(What to produce)
Repeat verbatim, and only, the lines of the data below, beginning at the line that contains "Keep writing the" and stopping after the line that contains "points = [vertex.co".

Modeling code records
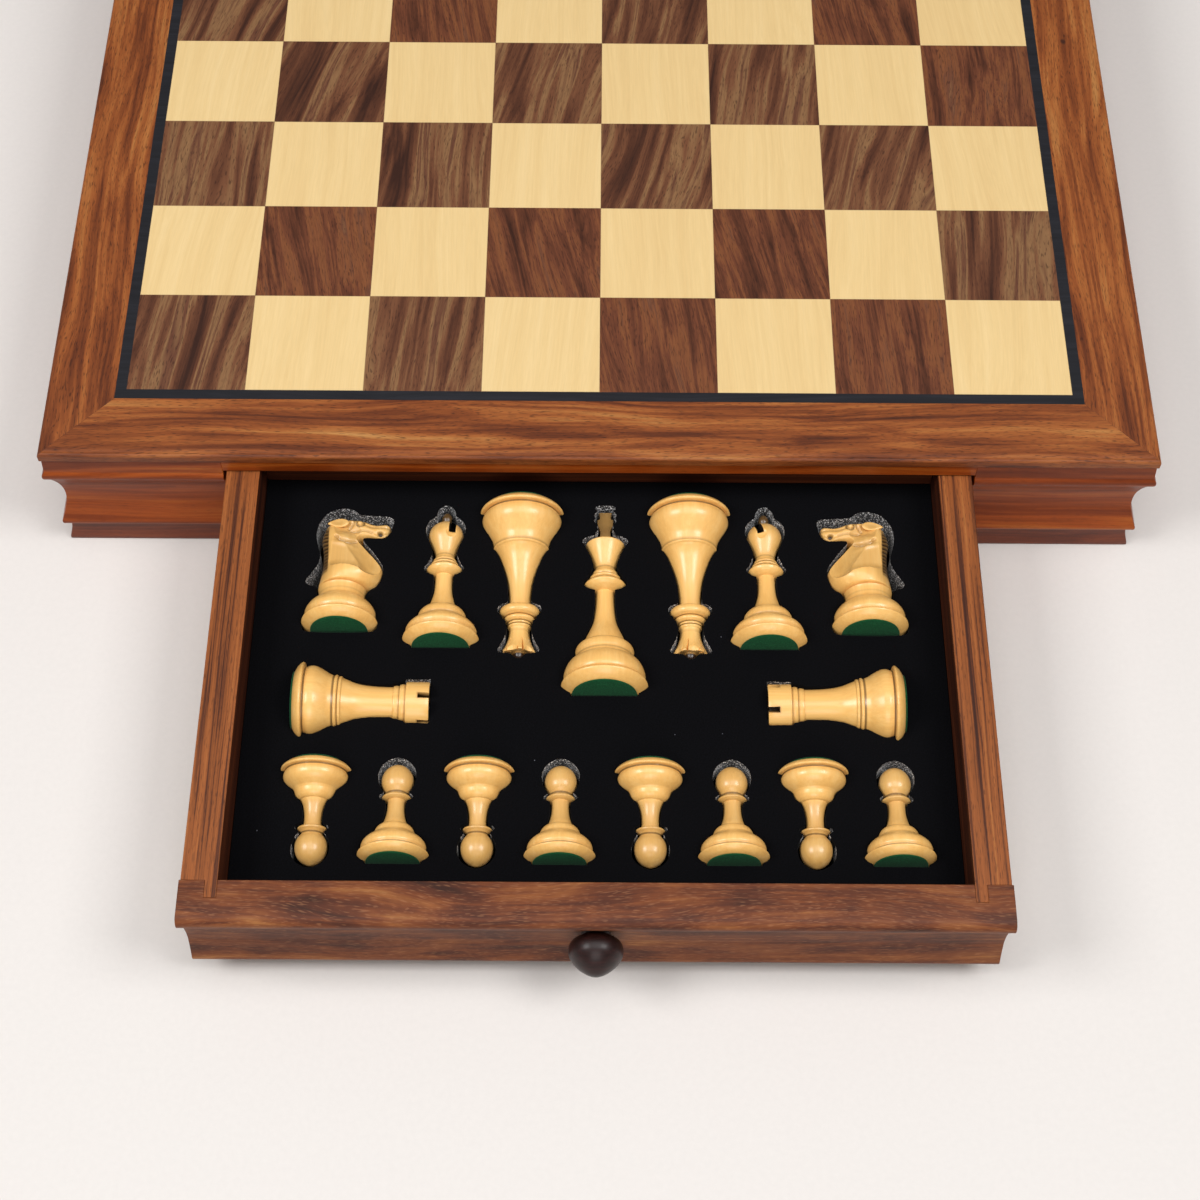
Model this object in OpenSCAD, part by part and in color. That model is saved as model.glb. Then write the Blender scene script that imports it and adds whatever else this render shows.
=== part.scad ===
// Chess box with a board on its top and a drawer of chess men at its front and at its back.
// Origin: centre of the underside. The front drawer pulls out towards -Y, the back drawer towards +Y.

/* [Board] */
// Side of one square of the board
square = 57; // [56:0.5:64]
// Width of the inlaid strip round the squares
strip_w = 5.3; // [3:0.1:8]
// Width of the mitred frame rails
frame_w = 33; // [26:0.5:40]
// Thickness of the frame rails
frame_t = 6; // [5:0.5:9]
// Thickness of the squares and of the inlaid strip
veneer_t = 0.8; // [0.6:0.1:1.5]
// Radius of the frame's upper outer edge
frame_edge_r = 1.5; // [0.8:0.1:2.5]

/* [Case] */
// Height of the whole box
case_h = 76; // [74:0.5:86]
// Thickness of the moulded case walls, at their foot
wall_t = 22; // [18:0.5:26]
// Height of the plinth below the walls
plinth_h = 15; // [13:0.5:17]
// Width of the plinth rails
plinth_w = 30; // [26:0.5:40]
// Thickness of the base panel
base_t = 4; // [3:0.5:6]
// Thickness of the deck that carries the board
deck_t = 5; // [4:0.5:6]
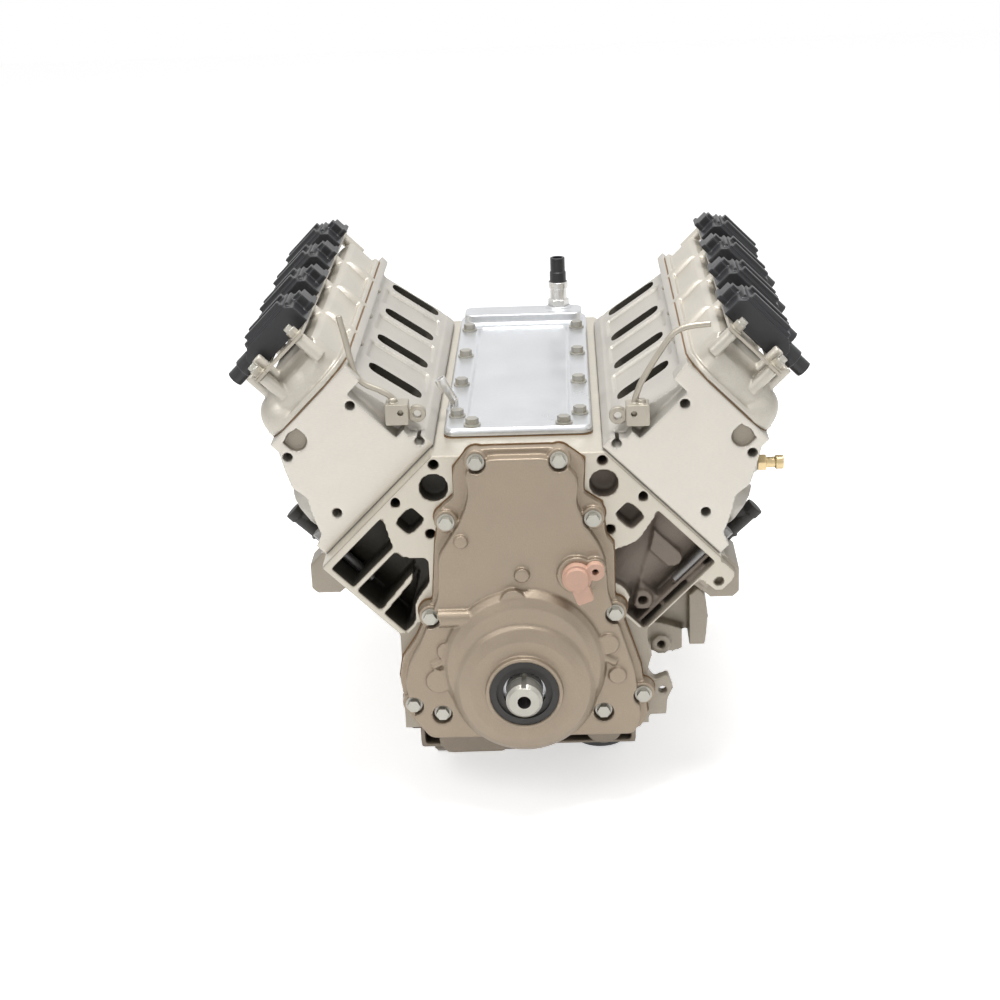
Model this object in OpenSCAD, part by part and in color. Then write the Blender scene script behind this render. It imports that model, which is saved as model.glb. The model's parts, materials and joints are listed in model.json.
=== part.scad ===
// Ninety degree V8 long block, seen with its front at -Y, its top at +Z and the crankshaft axis on Y.

/* [Layout] */
// Angle between the two cylinder banks
bank_angle = 90; // [84:1:96]
// Distance between neighbouring cylinders of one bank
bore_spacing = 111.76; // [110:0.5:116]
// How far the bank on the left lies behind the one on the right
bank_stagger = 24; // [22:0.5:26]
// Centre of the first main bearing behind the front face of the block
first_main_y = 28; // [26:0.5:32]
// Length of the block
block_length = 517; // [512:1:530]
// Height of the deck above the crankshaft axis, along the bank
deck_height = 234.7; // [233:0.5:240]
// Distance between camshaft and crankshaft axes
cam_height = 124.8; // [123:0.2:127]

/* [Cylinders] */
// Diameter of a cylinder
bore = 103.25; // [96:0.25:104]
// Travel of a piston
stroke = 92; // [86:0.5:93]
// Distance between the eyes of a connecting rod
rod_length = 154.9; // [154:0.1:157]
// Wall of a cylinder liner
liner_wall = 2.6; // [2:0.1:3]
// Length of a cylinder liner
liner_length = 140; // [130:1:142]
// Gap between piston skirt and liner
piston_gap = 0.3; // [0.2:0.05:0.5]
// Length of a piston below its pin
skirt_drop = 27; // [22:0.5:27.5]
// Diameter of a wrist pin
wrist_pin_d = 24; // [20:0.5:25]

/* [Crankshaft] */
// Diameter of the main journals
main_journal_d = 65; // [60:0.5:68]
// Diameter of the rod journals
rod_journal_d = 53.3; // [50:0.1:56]
// Radius of the counterweights
counterweight_r = 78; // [70:0.5:79]
// Thickness of a crankshaft web
web_thickness = 14; // [12:0.5:15]
// Diameter of the snout
snout_d = 37.6; // [34:0.2:40]
// Reach of the snout in front of the block
snout_reach = 75; // [72:1:80]
// Radius of the threaded hole in the snout
snout_hole_r = 7; // [5:0.5:8]
// Diameter of the rear flange
flange_d = 98; // [94:1:104]
// Circle of the flywheel bolts
flywheel_pcd = 79; // [76:0.5:82]
// Radius of a flywheel bolt hole
flywheel_hole_r = 5.25; // [4.5:0.25:6]
// Radius of the pilot bore
pilot_r = 11; // [9:0.5:14]

/* [Camshaft] */
// Diameter of the cam journals
cam_journal_d = 55; // [52:0.5:56]
// Radius of the cam base circle
cam_base_r = 19; // [17:0.5:20]
// Lift of a cam lobe
cam_lift = 7; // [5:0.25:7.5]
// Thickness of the cam bearing shells
cam_bearing_wall = 2; // [1.5:0.25:2.5]

/* [Block] */
// Drop of the pan rail below the crankshaft axis
pan_rail_drop = 64; // [60:1:68]
// Half width of the skirt
skirt_half = 130; // [126:1:134]
// Reach of a deck to the outboard side of the bores
deck_outboard = 60; // [58:0.5:62]
// Height of the valley rail above the crankshaft axis
valley_height = 243; // [241:0.5:245]
// Thickness of the deck above the front pockets
deck_flange = 9; // [7:0.5:12]
// Thickness of the outboard rim of the front pockets
pocket_rim = 7; // [5:0.5:9]
// Thickness of the ribs between the front pockets
rib_wall = 6; // [4:0.5:8]
// Width of a main bearing cap
main_cap_width = 24; // [20:0.5:26]
// Radius of the water port on each side of the front face
water_port_r = 14.5; // [12:0.5:16]
// Half spacing of the water ports
water_port_x = 87; // [84:0.5:90]
// Height of the water ports
water_port_z = 209; // [205:0.5:212]
// Radius of the threaded accessory holes
accessory_hole_r = 5; // [4:0.25:5.5]
// Thickness of the rear flange
rear_flange_wall = 14; // [12:1:18]

/* [Heads] */
// Length of a head
head_length = 467; // [464:1:470]
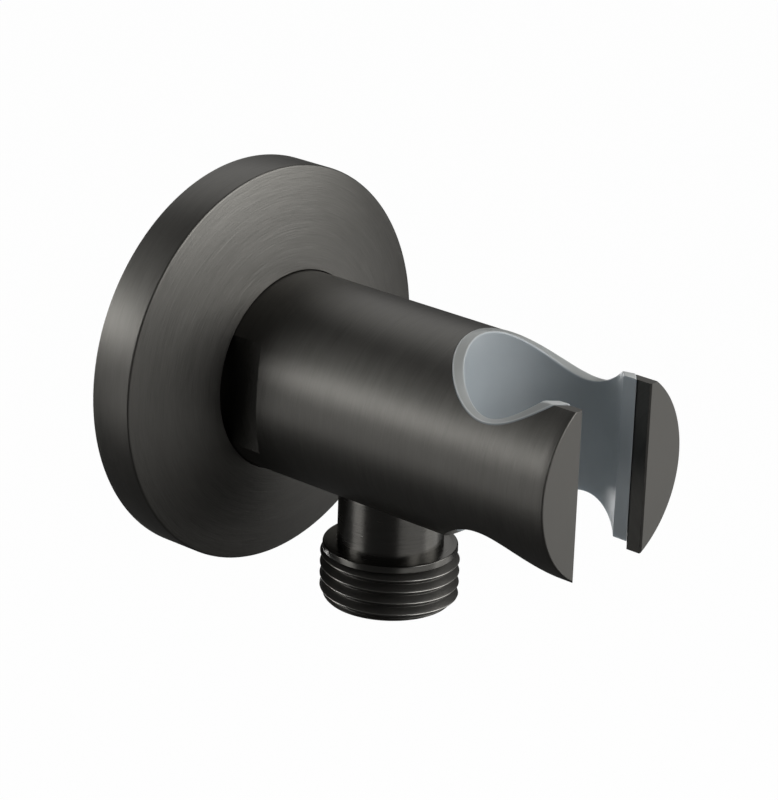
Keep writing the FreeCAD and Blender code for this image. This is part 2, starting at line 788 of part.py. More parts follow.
check_model()
os.makedirs("parts", exist_ok=True)
for piece in PIECES:
    piece.Shape.exportStep(f"parts/{piece.Label}.step")
    box = piece.Shape.BoundBox
    corners = [round(v, 2) for v in (box.XMin, box.YMin, box.ZMin, box.XMax, box.YMax, box.ZMax)]
    print(f"{piece.Label}: {piece.Shape.Volume:.1f} mm3, from {corners[:3]} to {corners[3:]}")
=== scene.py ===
import math

import bmesh
import bpy
from mathutils import Matrix, Vector


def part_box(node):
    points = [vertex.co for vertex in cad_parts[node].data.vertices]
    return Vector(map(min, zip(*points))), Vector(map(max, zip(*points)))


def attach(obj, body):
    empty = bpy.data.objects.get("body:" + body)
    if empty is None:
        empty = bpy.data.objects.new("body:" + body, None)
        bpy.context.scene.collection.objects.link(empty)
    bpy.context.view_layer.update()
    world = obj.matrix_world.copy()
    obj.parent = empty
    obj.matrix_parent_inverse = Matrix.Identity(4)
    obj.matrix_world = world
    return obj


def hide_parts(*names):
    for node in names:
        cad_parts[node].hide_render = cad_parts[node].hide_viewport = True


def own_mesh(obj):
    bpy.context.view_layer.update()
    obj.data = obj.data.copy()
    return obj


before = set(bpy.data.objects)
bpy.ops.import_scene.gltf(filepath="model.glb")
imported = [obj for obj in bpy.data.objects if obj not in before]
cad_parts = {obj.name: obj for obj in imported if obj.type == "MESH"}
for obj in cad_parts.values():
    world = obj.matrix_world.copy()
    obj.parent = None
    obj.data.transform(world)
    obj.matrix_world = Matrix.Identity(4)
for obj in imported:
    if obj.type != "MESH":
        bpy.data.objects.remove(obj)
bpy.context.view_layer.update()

# Wall outlet elbow with a handset holder. Lengths are in millimetres until MM turns them into metres.
MM = 0.001


def corners_of(node):
    low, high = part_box(node)
    return low / MM, high / MM


# Places read from the frame
BODY_LOW, BODY_HIGH = corners_of("holder_body")
BODY_RADIUS = BODY_HIGH.x
NOSE = BODY_LOW.y
BODY_BACK = BODY_HIGH.y
PLATE_LOW, PLATE_HIGH = corners_of("wall_plate")
PLATE_RADIUS = PLATE_HIGH.x
HUB_FRONT = PLATE_LOW.y
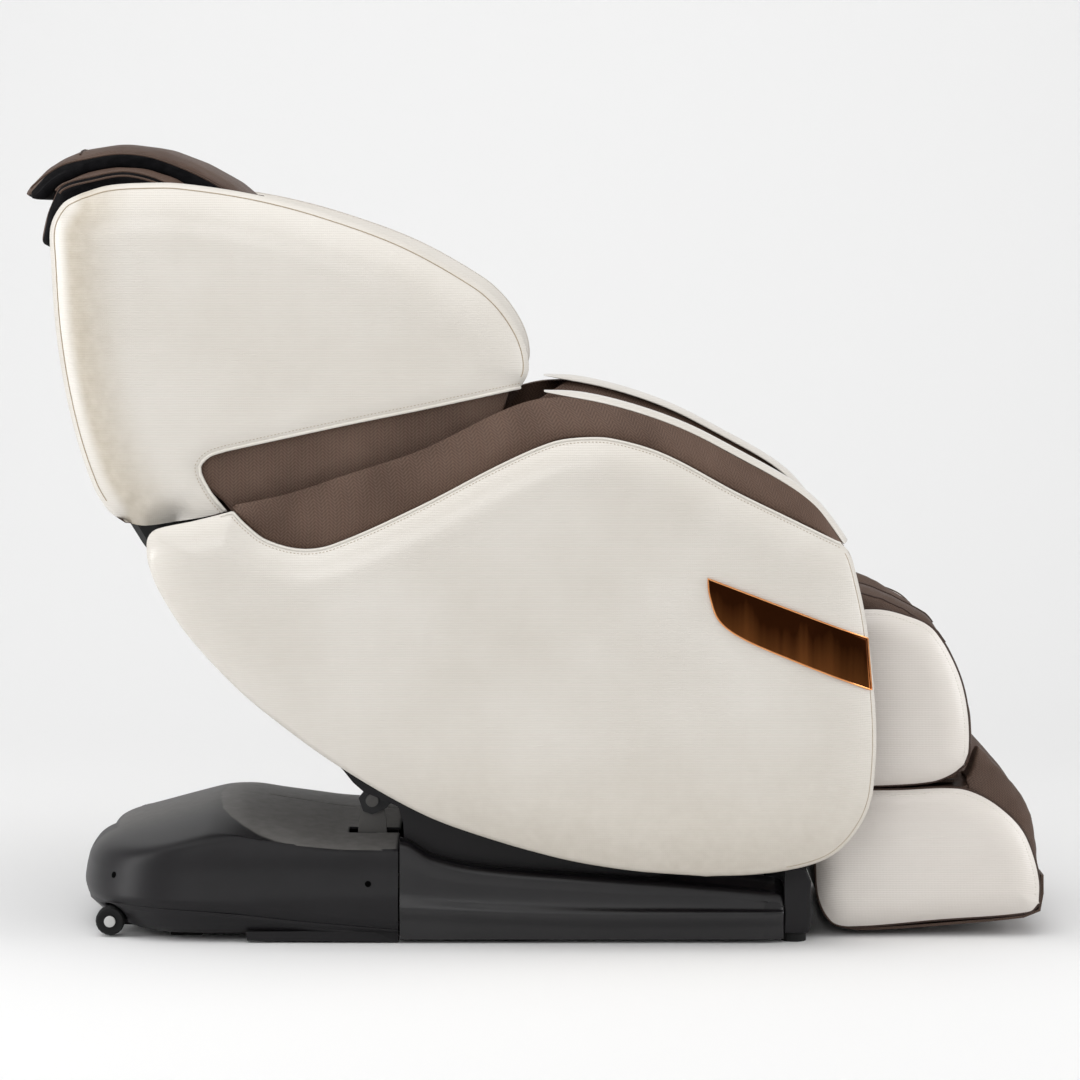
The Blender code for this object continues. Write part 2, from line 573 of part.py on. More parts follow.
def feet_and_wheels():
    """Rubber pads under the rear, round feet at the front and two transport wheels."""
    for label, side in sides_of("rear_pad"):
        low, high = span(side, BASE_HALF - 0.122, BASE_HALF - 0.082)
        block(label, (-0.562, low, 0.0), (-0.513, high, TRAY_FLOOR - GAP), RUBBER, BASE)
    for label, side in sides_of("front_foot"):
        upright_disc(label, (0.403, side * (BASE_HALF - 0.040)), 0.019, 0.0, 0.0142, RUBBER, BASE)
    for label, side in sides_of("transport_wheel"):
        low = BASE_HALF - 0.0845
        tread = [(0.0063, low), (0.0175, low), (0.0200, low), (WHEEL_RADIUS, low + 0.004),
                 (WHEEL_RADIUS, low + 0.020), (0.0200, low + 0.0245), (0.0165, low + 0.0245),
                 (0.0063, low + 0.022)]
        profile = [(r, side * y) for r, y in tread]
        home = pivot_empty(label + "_axis", (-0.654, side * (BASE_HALF - 0.072), 0.025), BASE)
        turned_ring(label, (-0.654, 0.025), profile, RUBBER, home, 20)


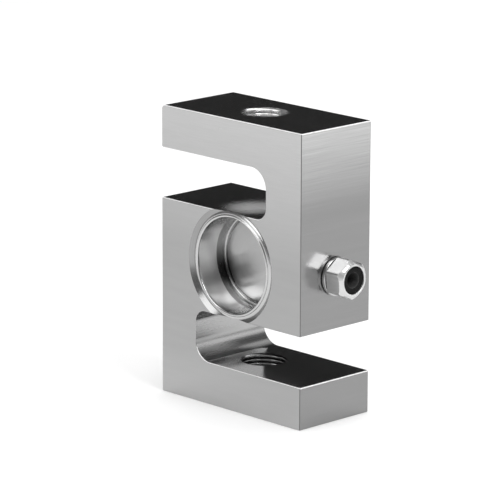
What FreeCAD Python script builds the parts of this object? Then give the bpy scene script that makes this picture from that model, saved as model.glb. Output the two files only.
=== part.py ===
import FreeCAD, Part
import math
import os

os.makedirs("parts", exist_ok=True)

Vec = FreeCAD.Vector

# S type load cell. Millimetres, +Z up, load axis on Z, front face towards -Y, cable gland towards +X.
# The origin is the centre of the lower threaded hole on the underside of the foot.

# Block
block_width = 76.2
block_depth = 37.0
block_height = 114.3
arm_thickness = block_height * 167 / 1143
slot_height = block_height * 197.5 / 1143
slot_end = 19.15
arm_corner_radius = 8.0
core_corner_radius = 5.0
broken_edge = 0.45
top_end_edge = 1.7
outline_edge = 0.4
load_thread_radius = 9.525

# Gauge cavities, one on each side of the web
web_thickness = 3.6
cavity_wall = 1.5
cavity_radius = block_height / 2 - arm_thickness - slot_height - cavity_wall
cavity_depth = (block_depth - web_thickness) / 2
cavity_root_radius = 1.0
recess_outer_radius = cavity_radius + 3.7
recess_inner_radius = cavity_radius + 1.8
recess_depth = 1.3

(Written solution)
Keep writing the FreeCAD and Blender code for this image. This is part 2, starting at line 788 of part.py. More parts follow.
check_model()
os.makedirs("parts", exist_ok=True)
for piece in PIECES:
    piece.Shape.exportStep(f"parts/{piece.Label}.step")
    box = piece.Shape.BoundBox
    corners = [round(v, 2) for v in (box.XMin, box.YMin, box.ZMin, box.XMax, box.YMax, box.ZMax)]
    print(f"{piece.Label}: {piece.Shape.Volume:.1f} mm3, from {corners[:3]} to {corners[3:]}")
=== scene.py ===
import math

import bmesh
import bpy
from mathutils import Matrix, Vector


def part_box(node):
    points = [vertex.co for vertex in cad_parts[node].data.vertices]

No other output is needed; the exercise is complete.